DIAMOND IS A GROWER’S BEST FRIEND

Diamond Fruit Growers is the largest shipper dedicated to pears in the northern hemisphere and one of only two packhouses in north-west US that presizes all of its major varieties. “We size and grade every piece of fruit, then put it back into the bins,” says Neil Galone, vice-president of marketing. “Then we can fresh pack out of bins when they come out of storage, having taken specific customer orders for the fruit we know is in the bins. It gives us tremendous flexibility and from a retail standpoint, it also makes our offer a lot more consistent, which is more important than anything.”

DFG ships around two million cartons of pears a year, more than 10 per cent of the industry’s output.
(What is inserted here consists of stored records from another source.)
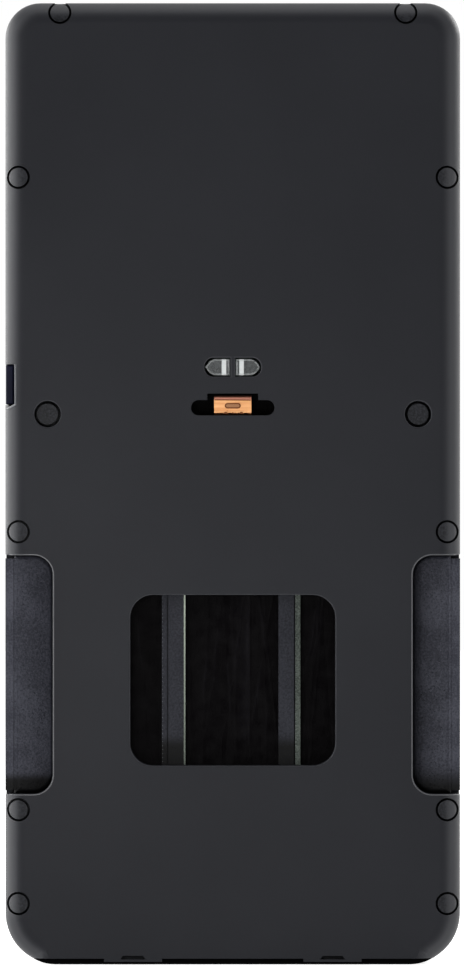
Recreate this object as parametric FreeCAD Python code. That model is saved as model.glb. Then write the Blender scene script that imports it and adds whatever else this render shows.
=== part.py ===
"""Hand-held Geiger counter, built up from its separate pieces, in millimetres.

Frame: +Z runs up the length of the instrument, the rear face looks along -Y, and the front face,
with the display and the keys, looks along +Y. The origin is the middle of the foot that it stands on.
Each piece is one STEP file in parts/, named after the piece.
"""
import FreeCAD
import Part

import math
import os

Vector = FreeCAD.Vector

# ---------------------------------------------------------------------------------------------
# Driving dimensions
# ---------------------------------------------------------------------------------------------
# Case
body_width = 84.0
body_height = 176.36
body_corner = 6.5          # upper corners of the outline
foot_corner = 9.5          # lower corners, which run on through the battery door
rear_round = 4.0           # rounding of the rear perimeter
front_round = 3.0          # rounding of the front perimeter
cover_wall = 2.4
housing_wall = 2.2
cover_depth = 10.0         # from the rear face to the joint between the two shells
gasket_thick = 0.5
gasket_inset = 0.4         # the joint shows as a groove this deep
edge_round = 0.3           # softened edge of the openings in the rear face
foot_height = 1.2          # how far the battery door stands below the shells
fit_gap = 0.15             # between pieces that slide into each other
slack = 0.3                # between pieces that only lie beside each other
weld = 0.2                 # how far shapes that make one solid run into each other

# Layers behind the rear face, which add up to the depth of the case
window_depth = 4.0         # rear face to the guard bars
bar_thick = 1.5
foam_thick = 0.5
tube_thick = 7.0
strap_thick = 0.6
tray_wall = 0.8
cell_diameter = 10.5
cell_play = 0.4
tray_front_gap = 0.2

# Detector window and what lies behind it
window_width = 37.8
window_height = 31.45
window_bottom = 36.8       # height of its lower edge above the ground
window_corner = 4.2
window_wall = 1.8
tube_margin = 1.9          # tube's body past the window, all round
frame_wall = 1.4
bar_left_inner = 8.75      # from the middle plane to a guard bar
bar_right_inner = 8.45
bar_left_width = 3.15
bar_right_width = 2.85
wing_width = 1.2           # lower step on the outer side of a guard bar
wing_drop = 0.45
groove_width = 0.25
strip_proud = 0.12         # bright strips stand this far out of the bars
strip_left_width = 0.3
strip_depth = 0.6          # depth of a strip's seat in its bar

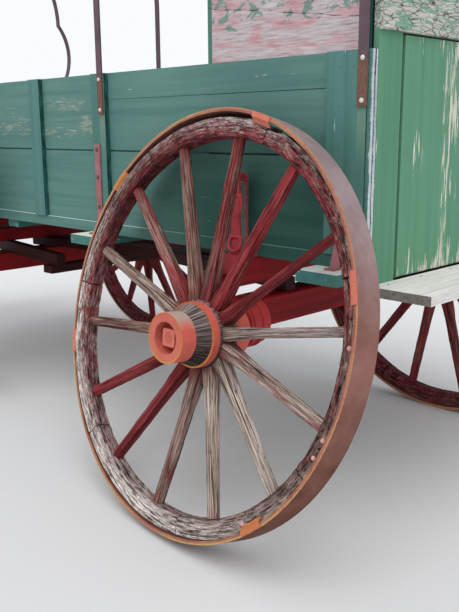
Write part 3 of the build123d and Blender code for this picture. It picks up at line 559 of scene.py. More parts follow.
def bleached_panel(name):
    """Pink and white weathered sheet with green blotches, dark strokes, one long crack and painted ends.

    A near-black strip at the rear end is painted shade.
    """
    material, add = new_finish(name)
    place = add("TexCoord").node.outputs["Object"]
    x, _, z = add("SeparateXYZ", place).node.outputs
    fibre = speckle(add, place, along(0, 70 * MM, 3.2 * MM), 6, 0.6, 0.3)
    cloud = speckle(add, place, along(0, 190 * MM, 60 * MM), 5, 0.6, 0.5)
    blotch = speckle(add, place, along(0, 1.5 * BLOTCH_SIZE, BLOTCH_SIZE), 4, 0.55, 0.8)
    pale = tones(add, fibre, "a39a9c", "c6bec0", 0.38, 0.62)
    pink = tones(add, fibre, "ae7a80", "c99ca1", 0.38, 0.62)
    colour = tones(add, cloud, pale, pink, 0.45, 0.62)
    colour = tones(add, fibre, colour, "8b7070", 0.365, 0.33)
    high = add("MapRange", z, PANEL_GREEN_FOOT - 0.02, PANEL_GREEN_FOOT + 0.06)
    share = add("MapRange", high, 0.0, 1.0, -0.4, 0.36)
    colour = tones(add, lost(add, blotch, share), colour, tones(add, fibre, "6b8279", "849890", 0.4, 0.6))
    spot = add("TexVoronoi", place, 1 / (5 * SPOT_SIZE))
    colour = tones(add, spot, colour, "5c4448", 0.055, 0.03)
    crack = panel_crack(add, x, z, cloud, blotch)
    colour = tones(add, crack, colour, "3a2c2c")
    colour = tones(add, x, colour, "4d7568", PANEL_POST_END + MM, PANEL_POST_END)
    colour = tones(add, x, colour, "1f4a48", PANEL_TEAL_START, PANEL_TEAL_START + MM)
    # Painted shade: a near-black strip at the rear end, where the panel meets the rear wall.
    colour = tones(add, x, colour, "0b0d0d", PANEL_SHADE_START, PANEL_SHADE_START + MM)
    surface(add, colour, 0.82, add("Math", crack, -3.0, fibre, operation="MULTIPLY_ADD"), 0.7 * MM)
    return material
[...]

Because of its Hood River Valley location, it is also responsible for nearly 25 per cent of the red pear shipments, and rising. “Pears are what we do - most of our competitors are shippers who also do pears, but we put 100 per cent of our effort into one fruit,” says Galone.

Varietal development is risky business, he says: “You grow pears for your heirs. It takes 11 years before trees are in full production so you have to be sure before you make any investment. Red Anjou has sprung up in the Hood River area in the last 20 years, but not much else has made serious inroads. There is varietal development, but it is hard to reach commercial volumes,” he adds.

“We have, however, done a lot of research in this area into Red Anjou and it has shown that the Columbia Red strains are far more consistent than the Gephardt strains. Since four years ago, we have been advising our growers of this and many have pulled out Gephardt orchards in favour of Columbia Red. In five years, we would expect to have more than 300,000 boxes of Red Anjou going through our packhouse.”